Dava boyunca tüm sorumluların cezalandırılması gibi bir motivasyonun hiç olmadığını söyleyen Av. Sezin Uçar, bunu Suruç İlçe Emniyet Müdürü Mehmet Yapılıal’ın yargılamasında da gördüklerini belirtti. Uçar “Dosyada 3 sanık görülüyor ama Şahin dışındakilerle ilgili hiçbir yargılama yapılmadı. Son duruşmada mahkeme çeşitli ara kararlar oluşturmasına rağmen önceki duruşmada mütalaa aldırdı ve savcılığa sundu. Şahin için karar verilmesi dosyanın sürüncemede kalması ve iki sanık için bir süre sonra zaman aşımından düşmesi anlamına geliyor. Katliamın tüm bağlantı ve failleriyle ortaya çıkarıldığını düşünmüyoruz. Çünkü bu katliamın sorumlusu sadece üç kişi değil. Katliamın siyasi failleri, sorumluları var” dedi. Anayasa Mahkemesinin öldürülenleri terör örgütü üyesi olarak göstermesine tepki gösteren Uçar, “Hem mahkeme hem Anayasa Mahkemesinin verdiği kararlar yargı makamlarının failleri koruduğunu gösteriyor. Burada kimin fail olduğu apaçık ortadayken böyle bir değerlendirmenin yapılmış olması, devletin geleneksel cezasızlık politikasının bir parçası” dedi.

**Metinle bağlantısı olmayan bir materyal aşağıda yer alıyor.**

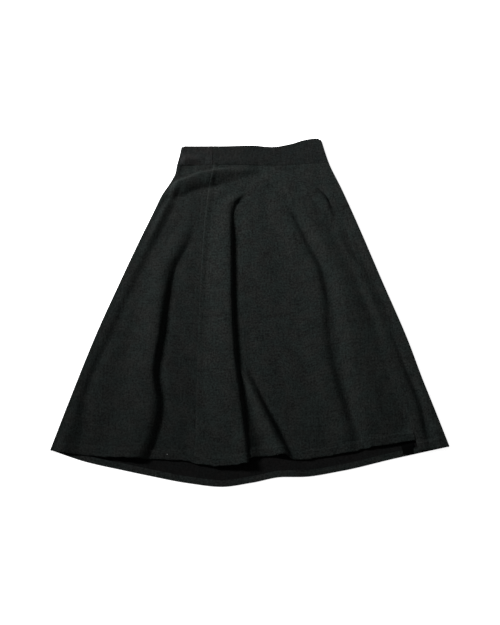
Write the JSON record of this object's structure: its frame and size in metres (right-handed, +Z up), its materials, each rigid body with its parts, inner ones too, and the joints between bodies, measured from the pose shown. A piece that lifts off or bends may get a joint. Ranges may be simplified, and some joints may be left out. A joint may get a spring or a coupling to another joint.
{
  "type": "maxi skirt",
  "caption": "Long flared black wool skirt with a straight waistband, laid flat with soft folds, its longer back hem showing below the front.",
  "frame": {"origin": "centre of the bounding box's bottom face, on the surface that the skirt lies on", "axes": "+X across the skirt to the viewer's right, +Y from hem to waist, +Z up from the surface"},
  "size_m": [0.971, 0.9196, 0.034],
  "materials": {
    "wool": "matt brushed wool cloth",
    "facing": "thin plain facing cloth"
  },
  "bodies": {
    "root": {"front_left_panel": "wool", "front_centre_panel": "wool", "front_right_panel": "wool", "back_left_panel": "wool", "back_centre_panel": "wool", "back_right_panel": "wool", "band_front_left": "wool", "band_front_centre": "wool", "band_front_right": "wool", "band_back": "wool", "vent_facing": "facing"}
  },
  "joints": []
}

DÜĞÜN BOMBALAMASINDA PARMAK İZİ OLAN FAİL SERBEST
Kürtleri de hedef alan IŞİD, Antep’te Siirtli bir çiftin en mutlu gecesini, düğününü bombaladı. 20 Ağustos 2016’da düğüne yapılan canlı bomba saldırısında 40’ı çocuk 57 kişi yaşamını yitirdi. Öncesinde IŞİD’in Antep Emiri Yunus Durmaz’ın yazışmalarında Kürtlerin düğününe saldırı hazırlığından bahsediliyordu. IŞİD’in düğün bombalama planı saldırıdan 2 ay önce gazetemizde de haber olmuştu.
Aileler bu büyük acının ardından davayı takip edemedi. Bir grup avukatın ısrarıyla saldırının tüm sorumlularının yargılanması için çaba gösterildi. Ancak Kayseri 4. Ağır Ceza Mahkemesi, sadece 8 sanığa müebbet hapis cezası verirken, tutuksuz yargılanan Fadile Cabael ve Hamza Çalıkuşu için beraat kararı verdi.

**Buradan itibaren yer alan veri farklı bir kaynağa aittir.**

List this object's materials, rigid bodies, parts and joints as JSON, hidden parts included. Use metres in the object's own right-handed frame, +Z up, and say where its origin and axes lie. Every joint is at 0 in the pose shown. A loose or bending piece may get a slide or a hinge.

Davayı değerlendiren Avukat Mehmet Alagöz, “Bizim dosya IŞİD’in 1 Mayıs günü emniyete düzenlediği saldırı ve iki IŞİD’linin örgüt üyeliği dosyası ile birleştirildi. Böylece kalabalıklaşan dosyada sanık sayısı çoğaldı, gerçeklerin üzerine gidilmesine engel olundu. Yargılamanın genişletilmesine ilişkin taleplerimiz kabul edilmedi. 18 yaşından küçük olan Hamza Nuri Çalıkuşu’nun emniyette etkin pişmanlıkla verdiği ifadeler, davada işkence altında verildiği belirtilerek reddedildi. İşkence iddialarının araştırılmasını istedik ama araştırılmadı” dedi.

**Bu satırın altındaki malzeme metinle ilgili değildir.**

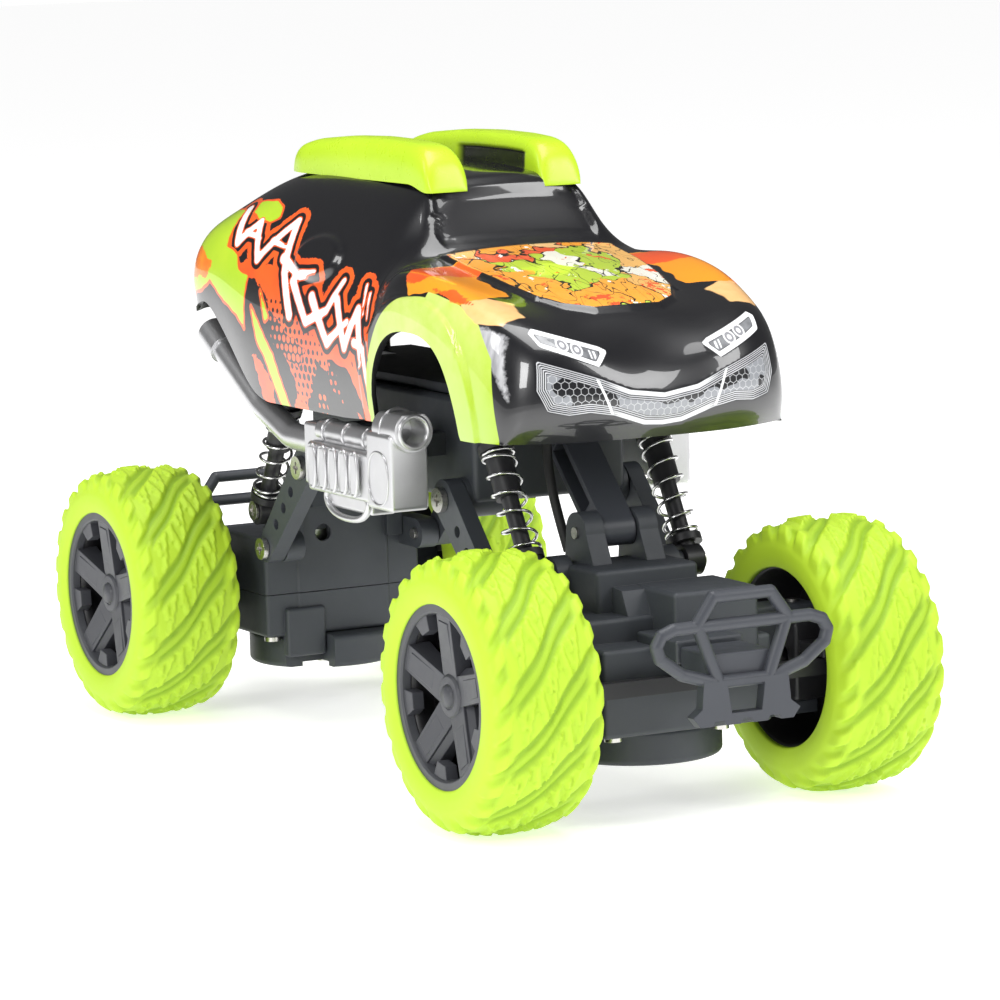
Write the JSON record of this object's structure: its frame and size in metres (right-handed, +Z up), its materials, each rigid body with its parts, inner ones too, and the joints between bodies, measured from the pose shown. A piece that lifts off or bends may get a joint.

POLİS BASKININDA ŞÜPHELİ ÖLÜM
Beraat eden bir başka kişi ise canlı bombayı hazırlayan ve polis baskınında infaz edildiği iddia edilen Mehmet Kadir Cabael’in eşi Fadile Cabael oldu. Avukat Alagöz, Fadile Cabael’in evlerine yapılan baskına ilişkin “Kocam yaralıydı, teslim oldu. Silahı olmamasına rağmen infaz edildi” iddialarına dikkat çekti. Kadir Cebael’in ölümüne ilişkin sağlık raporunda “bitişik atış” tespitinin yer aldığını aktaran Alagöz buna rağmen raporun dosyada yer almadığını söyledi. Fadile Cebael’in bombanın bulunduğu poşetlerde parmak izi olmasına rağmen beraat ettiğini dile getiren Alagöz, hemşehri derneğine asılan düğün davetiyesinin fotoğrafını çeken şüpheli şahsın da araştırılmadığını söyledi.